The Cycle as a Whole
Stepping back, the FDE cycle is simply a disciplined system for moving information from one place to another in a carefully controlled order. Instructions flow from RAM into the CPU. Data flows from RAM into registers, through the ALU, and back to RAM. The Program Counter keeps everything moving in sequence.
Top row: data flow. Bottom row: instruction flow. Both originate in RAM.
Notice that all roads lead back to RAM. Instructions come from RAM. Data comes from RAM. Results go back to RAM. The CPU's registers and ALU are powerful but tiny — they hold only what is needed for the current operation. RAM is where the full program and its data live between operations.
Why This Matters
Understanding the FDE cycle gives you a concrete mental model for what a computer is actually doing when it runs any program — whether that program is displaying a webpage, playing music, checking spelling, or running a simulation.
At the hardware level, all of that complexity reduces to the same thing: fetch an instruction from RAM, decode it, move some data, repeat. The sophistication comes from doing this billions of times per second, not from any single step being complicated.

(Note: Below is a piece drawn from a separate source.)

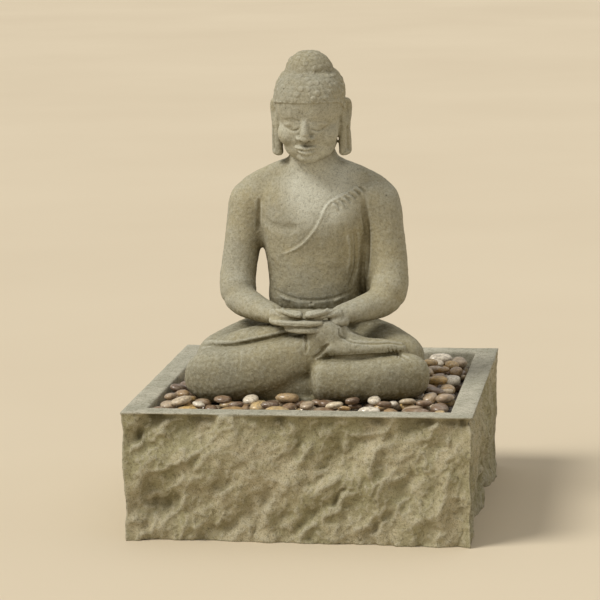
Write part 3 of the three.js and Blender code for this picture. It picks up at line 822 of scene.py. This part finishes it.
def makeTorso():
    clay, bm = torsoClay, bmesh.new()
    limb(bm, clay["trunk"], (0, 1, 0))
    for mirrored in (False, True):
        side = -1 if mirrored else 1
        ball(bm, (side * 102, 38, 350), (44, 42, 38))
        ball(bm, (side * 137, 4, 188), (34, 34, 38))
        limb(bm, clay["trapezius"], (0, 0, 1), mirrored)
        limb(bm, clay["upperArm"], (0, -1, 0), mirrored)
        limb(bm, clay["foreArm"], (0, 0, 1), mirrored)
        limb(bm, clay["thumb"], (0, 0, 1), mirrored, 0.5)
    limb(bm, clay["drape"], (0, 1, 0))
    for name in ("rightFingers", "leftFingers", "leftPalm"):
        limb(bm, clay[name], blunt=0.7)
    ball(bm, (-44, 64, 330), (42, 28, 50))
    ball(bm, (44, 64, 330), (42, 28, 50))
    piece = objectFrom("figureTorso", bm)
    fuse(piece, clay["voxel"])
    relax(piece, clay["relax"], 0.5, 0.12)
    relax(piece, clay["bodyRelax"], 0.5, 0.05, above=clay["handsTop"] * mm)
    strokes = [dict(stroke) for stroke in torsoCarving]
    for (x1, z1), (x2, z2) in gathers:
        middle = ((x1 + x2) / 2 + 2, (z1 + z2) / 2 + 1)
        strokes.append({"route": [(x1, z1), middle, (x2, z2)], "width": 2.2, "height": 3.4, "taper": 3})
        strokes.append({"route": [(x1 + 4, z1 + 2), (middle[0] + 4, middle[1] + 2), (x2 + 4, z2 + 2)],
                        "width": 1.6, "height": -2.8, "taper": 3})
    carve(piece, strokes)
    points = roughen(pointsOf(piece), pointsOf(piece, "normal"), [(0.034, 0.001), (0.011, 0.0005), (0.005, 0.00033)], 3.3)
    movePoints(piece, points)
    return piece


# Head: its own sizes in mm from the middle of the skull, then tipped forward and set on the neck

headClay = {
    "voxel": 0.00145, "relax": 7, "tilt": 11, "place": (0, 13, 500), "neckPivot": -86, "earTurn": 35, "tall": 0.955,
    "brow": [[-46, -31, 12, 7, 5], [-32, -44, 19, 8, 6], [-16, -53, 19, 8, 6], [0, -56, 14, 7, 6], [16, -53, 19, 8, 6],
             [32, -44, 19, 8, 6], [46, -31, 12, 7, 5]],
    "nose": [[0, -53, 18, 6, 6], [0, -60, 6, 6.5, 7], [0, -66, -8, 7.5, 8], [0, -69, -20, 9.5, 9]],
    "upperLip": [[-20, -52, -43.5, 4, 2.6], [-9, -59, -41.5, 5, 4.4], [0, -61, -42.5, 5, 4.2], [9, -59, -41.5, 5, 4.4],
                 [20, -52, -43.5, 4, 2.6]],
    "lowerLip": [[-15, -53, -48.5, 4, 3], [-7, -58, -50.5, 4.6, 4.4], [0, -59.5, -51, 4.6, 4.8], [7, -58, -50.5, 4.6, 4.4],
                 [15, -53, -48.5, 4, 3]],
    "upperLid": [[-37, -41, -1, 5, 4], [-31, -47, 2, 8, 7], [-22, -50, 3, 9, 8], [-13, -50, 0, 6, 5]],
    "neck": [[0, 16, -40, 44, 42], [0, 14, -84, 40, 38], [0, 12, -112, 35, 33]],
    "ear": [[60, 11, 32, 5, 9], [63, 11, 20, 6.5, 16], [63, 9, 2, 7, 15], [61.5, 6, -16, 7, 13], [61, 3, -44, 8.5, 14],
            [61, 2, -76, 9, 14]],
}
headCarving = [
    # lowered lids
    {"route": [(-38, -3), (-30, -7.5), (-22, -9), (-14, -6.5), (-10, -3)], "width": 1.3, "height": -2.2},
    {"route": [(10, -3), (14, -6.5), (22, -9), (30, -7.5), (38, -3)], "width": 1.3, "height": -2.2},
    {"route": [(-38, 8), (-30, 13), (-21, 13.5), (-11, 8)], "width": 2.6, "height": -0.7},
    {"route": [(11, 8), (21, 13.5), (30, 13), (38, 8)], "width": 2.6, "height": -0.7},
    # mouth, philtrum, chin and the sides of the nose
    {"route": [(-22, -45.5), (-11, -46), (0, -47), (11, -46), (22, -45.5)], "width": 1.2, "height": -1.7},
    {"route": [(0, -31), (0, -38)], "width": 1.8, "height": -1.1, "taper": 3},
    {"route": [(-13, -59), (0, -60.5), (13, -59)], "width": 2.6, "height": -1.5},
    {"route": [(-12, -14), (-15, -22), (-13, -29)], "width": 1.4, "height": -1.5},
    {"route": [(12, -14), (15, -22), (13, -29)], "width": 1.4, "height": -1.5},
    {"route": [(-6, -30.5), (-3, -31)], "width": 1.5, "height": -2.4, "taper": 2},
    {"route": [(3, -31), (6, -30.5)], "width": 1.5, "height": -2.4, "taper": 2},
    {"route": [(-34, -84), (-18, -92), (0, -95), (18, -92), (34, -84)], "width": 2.0, "height": -1.8},
]
hair = {"curl": 11, "height": 2.1, "lift": 1.5, "stray": 2.0,
        "lineAngle": [0, 30, 50, 72, 95, 130, 180], "lineHeight": [44, 43, 37, 26, 2, -34, -46]}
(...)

In the next reading, you will trace the FDE cycle through a short, concrete example — following specific values as they move from RAM into registers, through the ALU, and back again. That trace will make the abstract cycle feel tangible and followable.
Connecting this to our metaphor
Fetch: The Teacher looks at the Magnet (Program Counter) on the board to see which step they are on, then reads that specific line from the Photocopy (RAM).
Decode: The Teacher (Control Unit) thinks: "Okay, this line says we need to add two numbers."
Execute: The Teacher asks a Student (ALU) to do the math at the board.